In English and foreign language departments, for example—and especially in PhD-granting departments—first-year courses are often taught almost entirely by part- or full-time non-tenure-track faculty members and (where they are available) graduate student instructors. Data recently gathered by the MLA show the following staffing patterns in a sample of departments in 1996–97.
English Departments
- In the PhD-granting departments, graduate student instructors taught 63% of the first-year writing sections, part-timers 19%, and full-time non-tenure-track faculty members 14%, on average.
- In the departments where the MA was the highest degree granted, graduate student instructors taught 11% of the first-year writing sections, part-timers 42%, and full-time non-tenure-track faculty members 11%, on average.
- In the departments where the BA was the highest degree granted, part-time faculty members taught 38% of the first-year writing sections and full-time non-tenure-track faculty members 12%, on average.

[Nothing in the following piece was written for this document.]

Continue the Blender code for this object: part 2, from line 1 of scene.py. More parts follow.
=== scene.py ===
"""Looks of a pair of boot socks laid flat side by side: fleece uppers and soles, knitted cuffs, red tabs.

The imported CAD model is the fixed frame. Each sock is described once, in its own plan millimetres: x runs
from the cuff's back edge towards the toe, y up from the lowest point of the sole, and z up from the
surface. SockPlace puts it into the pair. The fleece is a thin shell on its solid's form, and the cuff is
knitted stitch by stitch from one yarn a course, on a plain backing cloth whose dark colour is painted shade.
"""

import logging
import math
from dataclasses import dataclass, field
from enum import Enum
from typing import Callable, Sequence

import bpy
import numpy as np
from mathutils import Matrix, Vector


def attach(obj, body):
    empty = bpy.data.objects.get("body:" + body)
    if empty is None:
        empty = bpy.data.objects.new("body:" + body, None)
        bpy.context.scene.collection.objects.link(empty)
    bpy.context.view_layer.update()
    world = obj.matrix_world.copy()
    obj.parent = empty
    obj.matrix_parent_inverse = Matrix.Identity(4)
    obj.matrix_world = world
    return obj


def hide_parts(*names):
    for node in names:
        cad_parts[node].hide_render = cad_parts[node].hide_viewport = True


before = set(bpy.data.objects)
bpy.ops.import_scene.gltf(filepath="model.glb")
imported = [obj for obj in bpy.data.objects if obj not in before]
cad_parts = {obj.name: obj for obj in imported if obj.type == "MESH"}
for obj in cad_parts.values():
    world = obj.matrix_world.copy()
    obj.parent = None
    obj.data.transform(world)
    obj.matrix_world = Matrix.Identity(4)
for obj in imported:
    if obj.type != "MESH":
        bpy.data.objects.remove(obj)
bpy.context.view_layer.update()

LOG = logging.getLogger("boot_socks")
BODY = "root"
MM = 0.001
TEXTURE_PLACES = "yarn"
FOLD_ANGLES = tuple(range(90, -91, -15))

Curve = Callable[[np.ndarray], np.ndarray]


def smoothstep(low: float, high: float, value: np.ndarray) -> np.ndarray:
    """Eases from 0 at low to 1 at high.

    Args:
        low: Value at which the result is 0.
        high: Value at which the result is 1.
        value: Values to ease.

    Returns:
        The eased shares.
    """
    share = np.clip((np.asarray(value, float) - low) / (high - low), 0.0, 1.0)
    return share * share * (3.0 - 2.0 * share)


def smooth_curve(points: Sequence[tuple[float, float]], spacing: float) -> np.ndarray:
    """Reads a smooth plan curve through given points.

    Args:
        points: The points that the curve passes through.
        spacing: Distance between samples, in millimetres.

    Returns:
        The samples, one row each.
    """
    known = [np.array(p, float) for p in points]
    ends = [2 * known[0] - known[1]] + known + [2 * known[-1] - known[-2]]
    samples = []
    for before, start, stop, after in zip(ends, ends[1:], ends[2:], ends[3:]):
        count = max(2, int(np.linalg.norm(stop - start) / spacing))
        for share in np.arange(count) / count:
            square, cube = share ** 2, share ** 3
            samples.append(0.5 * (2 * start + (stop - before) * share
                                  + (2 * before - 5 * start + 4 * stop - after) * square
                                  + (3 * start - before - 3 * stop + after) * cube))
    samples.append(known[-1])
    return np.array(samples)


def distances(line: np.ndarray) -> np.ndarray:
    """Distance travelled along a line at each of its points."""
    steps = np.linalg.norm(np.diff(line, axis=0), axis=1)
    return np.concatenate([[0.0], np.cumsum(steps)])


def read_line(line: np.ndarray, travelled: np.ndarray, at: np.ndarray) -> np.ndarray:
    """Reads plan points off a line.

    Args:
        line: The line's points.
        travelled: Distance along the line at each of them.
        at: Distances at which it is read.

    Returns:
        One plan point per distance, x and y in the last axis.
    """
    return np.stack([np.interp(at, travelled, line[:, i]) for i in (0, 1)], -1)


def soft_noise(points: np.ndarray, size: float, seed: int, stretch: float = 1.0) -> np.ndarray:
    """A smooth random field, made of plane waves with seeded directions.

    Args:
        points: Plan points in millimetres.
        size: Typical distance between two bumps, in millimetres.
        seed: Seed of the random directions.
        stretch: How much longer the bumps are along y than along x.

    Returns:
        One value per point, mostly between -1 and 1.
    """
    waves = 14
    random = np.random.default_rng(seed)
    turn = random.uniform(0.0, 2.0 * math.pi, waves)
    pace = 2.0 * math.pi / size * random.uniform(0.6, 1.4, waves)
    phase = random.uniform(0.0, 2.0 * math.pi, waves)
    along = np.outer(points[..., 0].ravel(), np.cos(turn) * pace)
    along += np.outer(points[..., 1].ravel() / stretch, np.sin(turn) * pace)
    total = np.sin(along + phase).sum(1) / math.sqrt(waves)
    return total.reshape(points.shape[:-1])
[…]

Foreign Language Departments
- In the PhD-granting departments, graduate student instructors taught 68% of the introductory language sections, part-time faculty members 7%, and full-time non-tenure-track faculty members 15%, on average.

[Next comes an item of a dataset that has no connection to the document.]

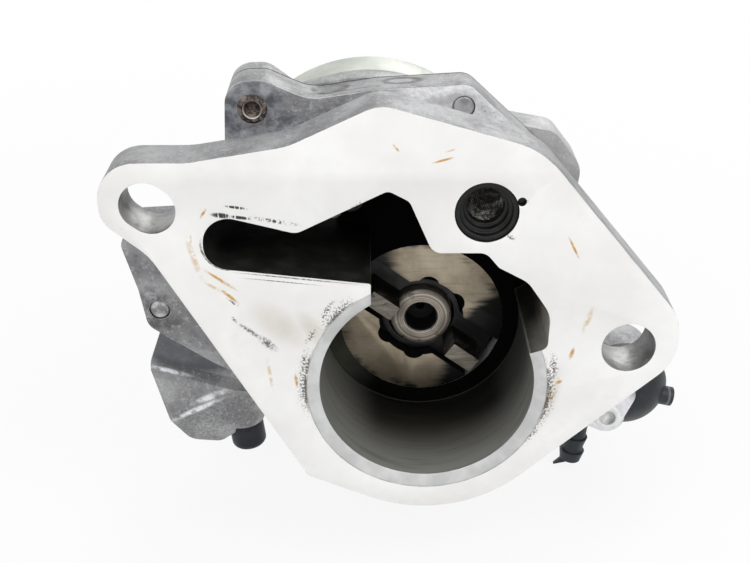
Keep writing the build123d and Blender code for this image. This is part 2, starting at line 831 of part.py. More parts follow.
# Rubber ring in the groove round the chamber, under the cover
with BuildPart() as cover_seal:
    with BuildSketch(at_depth(cover_y - cover_seal_depth + fit_clearance)):
        with Locations(chamber_centre):
            Circle(cover_seal_r + cover_seal_width - fit_clearance)
            Circle(cover_seal_r + fit_clearance, mode=Mode.SUBTRACT)
    extrude(amount=-(cover_seal_depth - fit_clearance))
cover_seal.part.label = "cover_seal"
export_step(cover_seal.part, "parts/cover_seal.step")

# Check valve: the moulded dome with its hose nipple, pressed into the inlet boss
with BuildPart() as valve_dome:
    with BuildSketch(Plane(origin=to_space(valve_axis, 0), x_dir=(1, 0, 0), z_dir=(0, 0, 1))):
        with BuildLine():
            Line((dome_r, valve_boss_front_y), (dome_r, dome_rim_y))
            RadiusArc((dome_r, dome_rim_y), (0, dome_front_y), dome_round_r)
            Line((0, dome_front_y), (0, valve_boss_front_y))
            Line((0, valve_boss_front_y), (dome_r, valve_boss_front_y))
        make_face()
    revolve(axis=Axis(to_space(valve_axis, 0), (0, 1, 0)))
    with BuildSketch(at_depth(valve_boss_front_y)):
        with Locations(valve_axis):
            Circle(valve_bore_r - fit_clearance)
    extrude(amount=-(valve_seal_y - valve_boss_front_y))
    with BuildSketch(elbow_plane):
        Circle(elbow_r)
    extrude(amount=span(valve_axis, nipple_root))
    with Locations(to_space(nipple_root, nipple_y)):
        Sphere(elbow_r)
    with BuildSketch(nipple_plane):
        Circle(nipple_r)
    extrude(amount=nipple_length)
    with BuildSketch(at_depth(nipple_y - nipple_lug_thickness / 2)):
        Polygon(*nipple_lug, align=None)
    extrude(amount=-nipple_lug_thickness)
    for barb in nipple_barbs:
        with BuildSketch(nipple_plane.offset(barb)):
            Circle(nipple_r)
        with BuildSketch(nipple_plane.offset(barb - nipple_barb_length)):
            Circle(nipple_r + nipple_barb_height)
        loft()
    with BuildSketch(vent_plane):
        Circle(vent_r)
    extrude(amount=vent_reach)
    with BuildSketch(at_depth(dome_rim_y)):
        with Locations(valve_axis):
            Circle(valve_seat_r)
    extrude(amount=-(valve_seal_y - dome_rim_y), mode=Mode.SUBTRACT)
    with BuildSketch(elbow_plane):
        Circle(nipple_bore_r)
    extrude(amount=span(valve_axis, nipple_root), mode=Mode.SUBTRACT)
    with BuildSketch(nipple_plane):
        Circle(nipple_bore_r)
    extrude(amount=nipple_length, mode=Mode.SUBTRACT)
valve_dome.part.label = "valve_dome"
export_step(valve_dome.part, "parts/valve_dome.step")

# Rubber ring between the dome and the boss, and the parts inside the check valve
with BuildPart() as valve_seal:
    with BuildSketch(at_depth(valve_seal_y)):
        with Locations(valve_axis):
            Circle(valve_bore_r - fit_clearance)
            Circle(valve_seat_r, mode=Mode.SUBTRACT)
    extrude(amount=-(valve_seat_front_y - valve_seal_y))
valve_seal.part.label = "valve_seal"
export_step(valve_seal.part, "parts/valve_seal.step")

with BuildPart() as valve_seat:
    with BuildSketch(at_depth(valve_seat_front_y)):
        with Locations(valve_axis):
            Circle(valve_bore_r - fit_clearance)
            Circle(valve_seat_r, mode=Mode.SUBTRACT)
    extrude(amount=-(valve_seat_back_y - valve_seat_front_y))
valve_seat.part.label = "valve_seat"
export_step(valve_seat.part, "parts/valve_seat.step")

with BuildPart() as valve_disc:
    with BuildSketch(at_depth(valve_seat_back_y)):
        with Locations(valve_axis):
            Circle(valve_disc_r)
    extrude(amount=-valve_disc_thickness)
valve_disc.part.label = "valve_disc"
export_step(valve_disc.part, "parts/valve_disc.step")

valve_spring_y = valve_seat_back_y + valve_disc_thickness + valve_spring_wire_r
with BuildPart() as valve_spring:
    with BuildLine() as valve_coil:
        Helix(
            pitch=valve_spring_pitch,
            height=valve_bore_back_y - valve_spring_wire_r - valve_spring_y,
            radius=valve_spring_r,
            center=to_space(valve_axis, valve_spring_y),
            direction=(0, 1, 0),
        )
    with BuildSketch(valve_coil.line ^ 0):
        Circle(valve_spring_wire_r)
    sweep(path=valve_coil.line)
valve_spring.part.label = "valve_spring"
export_step(valve_spring.part, "parts/valve_spring.step")

# Exhaust reed lying over the exhaust hole, its curved-up stop and their screw
with BuildPart() as reed_valve:
    with BuildSketch(at_depth(joint_y - reed_thickness)):
        with Locations(Location(reed_middle, reed_angle)):
            SlotCenterToCenter(reed_span, reed_width)
        with Locations(reed_screw_point):
            Circle(reed_screw_r + hole_clearance, mode=Mode.SUBTRACT)
    extrude(amount=-reed_thickness)
reed_valve.part.label = "reed_valve"
export_step(reed_valve.part, "parts/reed_valve.step")

with BuildPart() as reed_stop:
    with BuildSketch(Plane(origin=to_space(reed_screw_point, 0), x_dir=reed_run, z_dir=reed_across)):
        with BuildLine():
            Polyline(
                (-reed_width / 2, stop_back_y),
                (reed_clamp_length, stop_back_y),
                (reed_span + reed_width / 2, stop_back_y - stop_lift),
                (reed_span + reed_width / 2, stop_back_y - stop_lift - stop_thickness),
                (reed_clamp_length, stop_back_y - stop_thickness),
                (-reed_width / 2, stop_back_y - stop_thickness),
                close=True,
            )
        make_face()
    extrude(amount=reed_width / 2, both=True)
    with BuildSketch(at_depth(stop_back_y - stop_lift - stop_thickness)):
        with Locations(Location(reed_middle, reed_angle)):
            SlotCenterToCenter(reed_span, reed_width)
        with Locations(reed_screw_point):
            Circle(reed_screw_r + hole_clearance, mode=Mode.SUBTRACT)
    extrude(amount=-(stop_lift + stop_thickness), mode=Mode.INTERSECT)
reed_stop.part.label = "reed_stop"
export_step(reed_stop.part, "parts/reed_stop.step")

with BuildPart() as reed_screw:
    with BuildSketch(at_depth(reed_head_back_y)):
        with Locations(reed_screw_point):
            Circle(reed_screw_r - fit_clearance)
    extrude(amount=-(joint_y + reed_screw_depth - reed_head_back_y - hole_clearance))
    with BuildSketch(at_depth(reed_head_back_y - reed_screw_head)):
        with Locations(reed_screw_point):
            Circle(reed_screw_head_r)
    extrude(amount=-reed_screw_head)
    with BuildSketch(at_depth(reed_head_back_y - reed_screw_head)):
        with Locations(reed_screw_point):
            RegularPolygon(reed_socket_r, 6)
    extrude(amount=-reed_socket_depth, mode=Mode.SUBTRACT)
reed_screw.part.label = "reed_screw"
export_step(reed_screw.part, "parts/reed_screw.step")

# Black rubber plug pressed into the drilling at the lump's lower end
with BuildPart() as body_plug:
    with BuildSketch(plug_plane):
        Circle(plug_hole_r - fit_clearance)
    extrude(amount=plug_boss_reach)
    with BuildSketch(plug_plane.offset(plug_boss_reach)):
        Circle(plug_head_r)
    extrude(amount=plug_head_reach - plug_boss_reach)
    fillet(body_plug.faces().sort_by(Axis(plug_plane.origin, plug_plane.z_dir))[-1].edges(), plug_rounding)
body_plug.part.label = "body_plug"
export_step(body_plug.part, "parts/body_plug.step")
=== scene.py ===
import math

import bpy
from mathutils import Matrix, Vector
from mathutils.bvhtree import BVHTree


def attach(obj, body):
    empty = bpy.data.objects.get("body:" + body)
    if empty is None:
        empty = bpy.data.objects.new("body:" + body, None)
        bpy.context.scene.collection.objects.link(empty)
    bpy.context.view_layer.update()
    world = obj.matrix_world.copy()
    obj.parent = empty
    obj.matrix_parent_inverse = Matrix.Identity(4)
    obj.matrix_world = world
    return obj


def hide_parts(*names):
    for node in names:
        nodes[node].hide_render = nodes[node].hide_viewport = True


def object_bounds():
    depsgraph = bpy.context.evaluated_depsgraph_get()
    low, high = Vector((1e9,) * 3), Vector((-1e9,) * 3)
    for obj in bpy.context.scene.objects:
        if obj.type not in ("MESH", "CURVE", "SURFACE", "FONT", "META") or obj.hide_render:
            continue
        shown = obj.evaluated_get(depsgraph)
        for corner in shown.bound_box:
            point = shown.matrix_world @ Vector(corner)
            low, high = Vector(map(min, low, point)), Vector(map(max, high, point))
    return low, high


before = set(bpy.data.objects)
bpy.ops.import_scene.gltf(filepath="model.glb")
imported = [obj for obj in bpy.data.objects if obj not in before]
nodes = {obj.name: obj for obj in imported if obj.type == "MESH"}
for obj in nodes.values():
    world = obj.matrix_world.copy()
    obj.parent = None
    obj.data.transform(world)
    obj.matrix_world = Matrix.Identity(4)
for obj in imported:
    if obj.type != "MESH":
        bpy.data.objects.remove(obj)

cad_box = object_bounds()
mm = 0.001

# The set: a plain white floor, and a camera at the photo's place.
# The pump is seen from its drive side, from 27 degrees above the drive axis.
floor_z = cad_box[0].z - 0.5 * mm
bpy.ops.object.select_all(action="DESELECT")
bpy.ops.mesh.primitive_plane_add(size=12, location=(0, 0.1, floor_z))
floor = bpy.context.object
floor.name = "floor"
bpy.ops.object.transform_apply(location=True)

camera = bpy.data.cameras.new("camera")
camera.lens = 57.6
camera.sensor_width = 36
camera.clip_start = 0.01
camera.clip_end = 5
camera_object = bpy.data.objects.new("camera", camera)
bpy.context.scene.collection.objects.link(camera_object)
camera_place = Vector((-0.010554, -0.190003, 0.118401))
camera_target = Vector((-0.009647, 0.0, 0.022298))
camera_object.location = camera_place
camera_object.rotation_euler = (camera_target - camera_place).to_track_quat("-Z", "Y").to_euler()
bpy.context.scene.camera = camera_object
bpy.context.scene.view_settings.view_transform = "Standard"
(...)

- In the departments where the MA was the highest degree granted, graduate student instructors taught 30% of the introductory language sections, part-timers 36%, and full-time non-tenure-track faculty members 11%, on average.
- In the departments where the BA was the highest degree granted, part-timers taught 30% of the introductory language sections and full-time non-tenure-track faculty members 15%, on average.
The moral and pedagogical double bind that this situation represents for our profession was succinctly summarized in a thoughtful memo from Philip Smith (English, Univ. of Pittsburgh, Pittsburgh), chair of an ad hoc committee of the Association of Departments of English on staffing practices: "It appears that in at least some institutions fiscal circumstances or priorities have produced conditions in which an introductory required course like freshman composition cannot be taught in the small class sections our community values unless departments resort to using an adjunct teaching staff in a manner our community has long and strongly opposed." For as Larry Mitchell, one of our committee members, also put it, "in the face of declining support from state legislatures and public resistance to the higher tuition that is a consequence of the decline in state support, many, if not most, institutions have chosen"—or have been obliged—"to replace full-time tenure-track faculty members with part-time or full-time non-tenure-track faculty members."
Given this situation, Mitchell goes on to observe, "we have, albeit unwittingly, become complicit in an economic system that does not serve our own best interests or those of our students." While some of our colleagues subsist precariously as "freeway flyers"—lacking not only the economic security but also the professional support and intellectual stimulation that institutional continuity provides—ever-growing numbers of undergraduates, often lower-division students who are in many ways our neediest and most vulnerable constituency, find themselves in classrooms overseen by teachers who cannot give them the kind of outside-the-classroom guidance that has traditionally been considered good pedagogical practice. As Jane Harper, another member of our committee, has pointed out, "With no responsibility or remuneration for activities other than their teaching, part-timers are not available ... for advising and mentoring students, answering questions about programs, committee work, curriculum development, materials review and selection, test-bank development, and other necessary professional functions that maintain the integrity of a department and its curriculum." Besides the obvious shortchanging of students implied by this massive absence of part-timers from the campus community, Harper notes, there is another, subtler consequence: "all these responsibilities fall to the full-time faculty (fewer in number as a result of the hiring of the part-timers), thus decreasing their effectiveness also"—and thereby "exerting additional pressure on educational quality."
Ultimately, moreover, since "security of employment" is rarely granted to part-time faculty members, the widespread replacement of courses taught by full-timers with classes assigned to instructors who are by definition transient—and often, indeed, uncertain from semester to semester or quarter to quarter whether (and where) they will be employed—endangers the health of the structure that has long been most crucial in safeguarding academic freedom and professional integrity, not just for our discipline but across all campuses: tenure. As April Knutson, a committee member and herself a part-timer, comments, "academic freedom, creative, innovative research, and intellectual honesty are seriously threatened" by the kind of climate that has fostered such extensive dependency on stopgap measures. What many dismayed observers have called a multitier job system seems to have evolved because economic expediency dictated increasingly convenient modes of exploitation. But in the end, institutions engaging in such exploitation will inevitably be as damaged by problematic hiring practices as the students they enroll, the part-timers and adjuncts they exploit, and the full-time tenure-track professionals who are their key teachers.